◆ Aim: Show all lines holding "piece".

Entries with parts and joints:
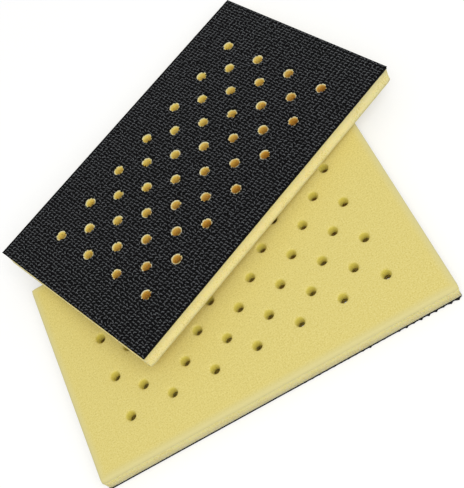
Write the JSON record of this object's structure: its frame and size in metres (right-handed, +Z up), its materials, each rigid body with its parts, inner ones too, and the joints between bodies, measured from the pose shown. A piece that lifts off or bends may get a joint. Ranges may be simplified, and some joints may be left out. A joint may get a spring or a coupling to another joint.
{
  "type": "soft sanding interface pads",
  "caption": "Perforated soft interface pads for a small finishing sander: micro-hook sheet, foam core and loop face, one lying loop side up and one leaning on it hook side up.",
  "frame": {"origin": "centre of the lower pad's underside, on the surface that it lies on", "axes": "+X along the lower pad's length, +Y across its width towards the far long edge that the upper pad leans over, +Z up"},
  "size_m": [0.1546, 0.1553, 0.0223],
  "materials": {
    "hook_sheet": "black moulded polyamide micro-hook sheet, matte with fine glints on the hooks",
    "foam_core": "fine-celled open polyurethane foam, cream yellow, cut faces matte",
    "loop_face": "brushed loop knit, soft yellow, short fuzzy pile"
  },
  "bodies": {
    "lower_pad": {"lower_hook_sheet": "hook_sheet", "lower_foam_core": "foam_core", "lower_loop_face": "loop_face"},
    "upper_pad": {"upper_hook_sheet": "hook_sheet", "upper_foam_core": "foam_core", "upper_loop_face": "loop_face"}
  },
  "joints": [
    {"name": "upper_pad_lift", "type": "slide", "parent": "lower_pad", "child": "upper_pad", "axis": [0, 0, 1], "range_m": [0, 0.08]}
  ]
}
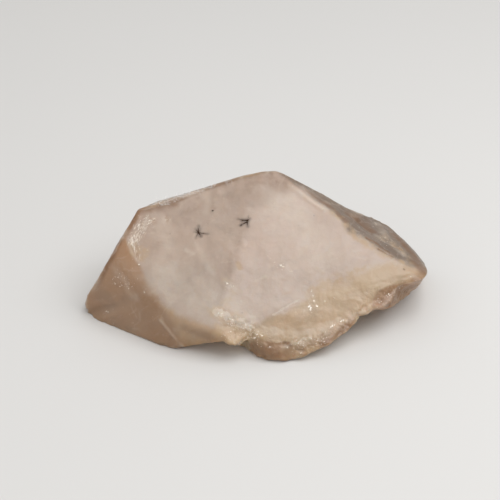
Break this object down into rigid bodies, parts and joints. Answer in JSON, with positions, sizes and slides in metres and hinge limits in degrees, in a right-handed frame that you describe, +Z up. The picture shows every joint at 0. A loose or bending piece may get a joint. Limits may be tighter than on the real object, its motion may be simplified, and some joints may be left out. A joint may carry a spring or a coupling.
{
  "type": "star quartz crystal",
  "caption": "Natural milky quartz crystal lying on its flat side, two broad growth faces meeting on a soft ridge, broken lower front, dark star inclusions just under the surface.",
  "frame": {"origin": "centre of the bounding box, on the level face the crystal rests on", "axes": "+X along the crystal's length, from the flat left end to the narrow right end; +Z up; -Y towards the viewer of the broad faces"},
  "size_m": [0.0678, 0.0334, 0.0256],
  "materials": {
    "milky_quartz": "waxy, slightly see-through"
  },
  "bodies": {
    "root": {"quartz_crystal": "milky_quartz"}
  },
  "joints": []
}
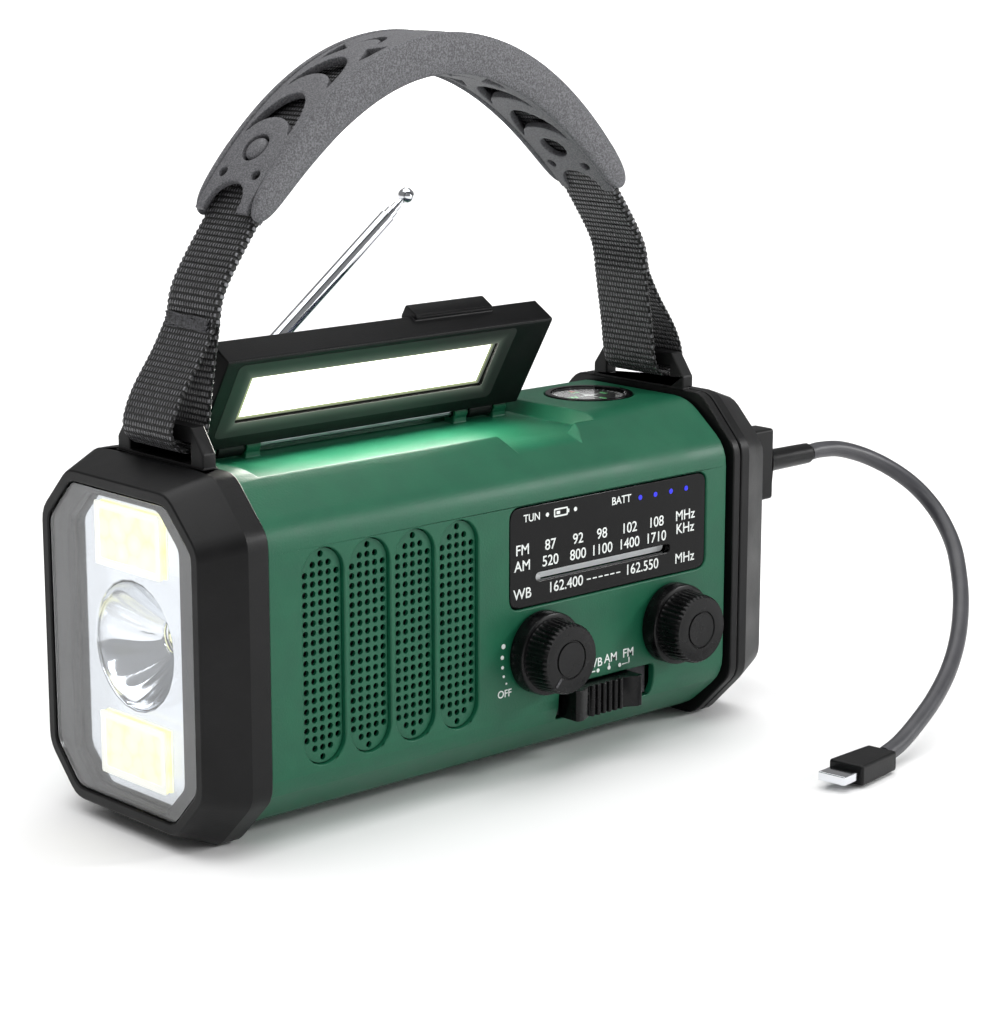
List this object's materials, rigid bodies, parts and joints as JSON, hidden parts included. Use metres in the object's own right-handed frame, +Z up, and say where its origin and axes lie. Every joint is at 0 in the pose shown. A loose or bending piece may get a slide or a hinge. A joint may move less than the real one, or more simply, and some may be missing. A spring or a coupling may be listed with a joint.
{
  "type": "emergency radio",
  "caption": "Portable crank-charged radio with lamp head, flip-up lamp and solar panel, folding telescopic antenna, compass, webbing carrying handle and charging cable.",
  "frame": {"origin": "on the surface the radio stands on, under the middle of the case", "axes": "+X along the case from the lamp head to the charging end, the dial faces -Y, +Z is up"},
  "size_m": [0.2616, 0.1441, 0.1875],
  "materials": {
    "green_shell": "satin moulded plastic with a light pebble texture",
    "black_plastic": "satin black moulded plastic",
    "gloss_black": "polished black plastic with white printed scales",
    "grey_rubber": "speckled grey moulded rubber",
    "pale_plastic": "pale moulded plastic",
    "clear_plastic": "clear moulded plastic",
    "lamp_yellow": "pale yellow lamp resin",
    "black_webbing": "woven black webbing",
    "circuit_board": "green lacquered circuit board",
    "grey_cable": "grey flexible cable jacket",
    "solar_cell": "dark blue solar cell under resin",
    "ferrite": "dark grey ceramic",
    "cell_wrap": "blue shrink-wrapped cell",
    "chrome": "bright plating",
    "steel": "plain steel"
  },
  "bodies": {
    "case": {"front_shell": "green_shell", "rear_shell": "green_shell", "lamp_head": "black_plastic", "right_collar": "black_plastic", "right_end_cap": "black_plastic", "lamp_lens": "clear_plastic", "lamp_reflector": "chrome", "cob_lamp_upper": "lamp_yellow", "cob_lamp_lower": "lamp_yellow", "torch_led": "lamp_yellow", "speaker_grille": "green_shell", "speaker": "black_plastic", "dial_window": "gloss_black", "volume_control": "steel", "tuning_capacitor": "pale_plastic", "band_switch": "steel", "compass_housing": "black_plastic", "compass_window": "clear_plastic", "panel_hinge_pin": "steel", "antenna_fork": "steel", "gear_plate": "steel", "generator": "steel", "case_screw_1": "steel", "case_screw_2": "steel", "case_screw_3": "steel", "case_screw_4": "steel", "battery_cell": "cell_wrap", "main_board": "circuit_board", "ferrite_rod": "ferrite", "usb_socket": "steel"},
    "panel": {"panel_frame": "black_plastic", "reading_lamp_lens": "lamp_yellow", "solar_panel": "solar_cell"},
    "volume": {"volume_knob": "black_plastic", "volume_shaft": "steel"},
    "tuning": {"tuning_knob": "black_plastic", "tuning_shaft": "steel"},
    "pointer": {"tuning_pointer": "pale_plastic"},
    "band": {"band_slider": "black_plastic"},
    "compass": {"compass_card": "black_plastic"},
    "antenna_1": {"antenna_section_1": "chrome"},
    "antenna_2": {"antenna_section_2": "chrome"},
    "antenna_3": {"antenna_section_3": "chrome"},
    "antenna_4": {"antenna_section_4": "chrome"},
    "crank": {"crank_arm": "black_plastic", "crank_shaft": "steel", "crank_gear": "pale_plastic"},
    "generator_rotor": {"generator_pinion": "pale_plastic"},
    "crank_fold": {"crank_handle": "steel"},
    "crank_knob": {"crank_grip": "black_plastic"},
    "torch_push": {"torch_button": "black_plastic"},
    "reading_push": {"reading_lamp_button": "black_plastic"},
    "alarm_push": {"alarm_button": "black_plastic"},
    "charge_plug": {"plug_shell": "chrome", "plug_body": "black_plastic", "charge_cable": "grey_cable", "connector_body": "black_plastic", "connector_tip": "chrome"},
    "handle": {"carry_strap": "black_webbing", "handle_grip": "grey_rubber"}
  },
  "joints": [
    {"name": "panel_hinge", "type": "hinge", "parent": "case", "child": "panel", "pos_m": [0, 0.0089, 0.0881], "axis": [1, 0, 0], "range_deg": [-35.5, 59.5]},
    {"name": "volume_turn", "type": "hinge", "parent": "case", "child": "volume", "pos_m": [0.0081, -0.04, 0.0337], "axis": [0, 1, 0], "range_deg": [0, 300]},
    {"name": "tuning_turn", "type": "hinge", "parent": "case", "child": "tuning", "pos_m": [0.0552, -0.04, 0.033], "axis": [0, 1, 0], "range_deg": [0, 270]},
    {"name": "pointer_slide", "type": "slide", "parent": "case", "child": "pointer", "axis": [1, 0, 0], "range_m": [0, 0.0446]},
    {"name": "band_slide", "type": "slide", "parent": "case", "child": "band", "axis": [1, 0, 0], "range_m": [0, 0.0074]},
    {"name": "compass_turn", "type": "hinge", "parent": "case", "child": "compass", "pos_m": [0.0607, 0.0013, 0.085], "axis": [0, 0, 1], "continuous": true},
    {"name": "antenna_fold", "type": "hinge", "parent": "case", "child": "antenna_1", "pos_m": [-0.066, 0.03, 0.0761], "axis": [0, -1, 0], "range_deg": [-37.6, 52.4]},
    {"name": "antenna_slide_2", "type": "slide", "parent": "antenna_1", "child": "antenna_2", "axis": [0.7923, 0, 0.6101], "range_m": [0, 0.082]},
    {"name": "antenna_slide_3", "type": "slide", "parent": "antenna_2", "child": "antenna_3", "axis": [0.7923, 0, 0.6101], "range_m": [0, 0.082]},
    {"name": "antenna_slide_4", "type": "slide", "parent": "antenna_3", "child": "antenna_4", "axis": [0.7923, 0, 0.6101], "range_m": [0, 0.082]},
    {"name": "crank_turn", "type": "hinge", "parent": "case", "child": "crank", "pos_m": [0.022, 0.04, 0.045], "axis": [0, 1, 0], "continuous": true},
    {"name": "rotor_turn", "type": "hinge", "parent": "case", "child": "generator_rotor", "pos_m": [0.047, 0.029, 0.045], "axis": [0, 1, 0], "continuous": true},
    {"name": "crank_handle_fold", "type": "hinge", "parent": "crank", "child": "crank_fold", "pos_m": [0.056, 0.0409, 0.045], "axis": [0, 0, 1], "range_deg": [-90, 0]},
    {"name": "crank_grip_turn", "type": "hinge", "parent": "crank_fold", "child": "crank_knob", "pos_m": [0.0415, 0.0409, 0.045], "axis": [1, 0, 0], "continuous": true},
    {"name": "torch_press", "type": "slide", "parent": "case", "child": "torch_push", "axis": [0, -1, 0], "range_m": [0, 0.0012], "stiffness_N_per_m": 400},
    {"name": "reading_press", "type": "slide", "parent": "case", "child": "reading_push", "axis": [0, -1, 0], "range_m": [0, 0.0012], "stiffness_N_per_m": 400},
    {"name": "alarm_press", "type": "slide", "parent": "case", "child": "alarm_push", "axis": [0, -1, 0], "range_m": [0, 0.0012], "stiffness_N_per_m": 400},
    {"name": "plug_pull", "type": "slide", "parent": "case", "child": "charge_plug", "axis": [1, 0, 0], "range_m": [0, 0.0135]},
    {"name": "handle_tilt", "type": "hinge", "parent": "case", "child": "handle", "pos_m": [0, 0, 0.09715], "axis": [1, 0, 0], "range_deg": [-7, 7]}
  ],
  "couplings": [
    {"joint": "pointer_slide", "follows": "tuning_turn", "m_per_rad": 0.0094},
    {"joint": "rotor_turn", "follows": "crank_turn", "ratio": -4}
  ]
}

◆ Problem solution:
Write the JSON record of this object's structure: its frame and size in metres (right-handed, +Z up), its materials, each rigid body with its parts, inner ones too, and the joints between bodies, measured from the pose shown. A piece that lifts off or bends may get a joint. Ranges may be simplified, and some joints may be left out. A joint may get a spring or a coupling to another joint.
Break this object down into rigid bodies, parts and joints. Answer in JSON, with positions, sizes and slides in metres and hinge limits in degrees, in a right-handed frame that you describe, +Z up. The picture shows every joint at 0. A loose or bending piece may get a joint. Limits may be tighter than on the real object, its motion may be simplified, and some joints may be left out. A joint may carry a spring or a coupling.
List this object's materials, rigid bodies, parts and joints as JSON, hidden parts included. Use metres in the object's own right-handed frame, +Z up, and say where its origin and axes lie. Every joint is at 0 in the pose shown. A loose or bending piece may get a slide or a hinge. A joint may move less than the real one, or more simply, and some may be missing. A spring or a coupling may be listed with a joint.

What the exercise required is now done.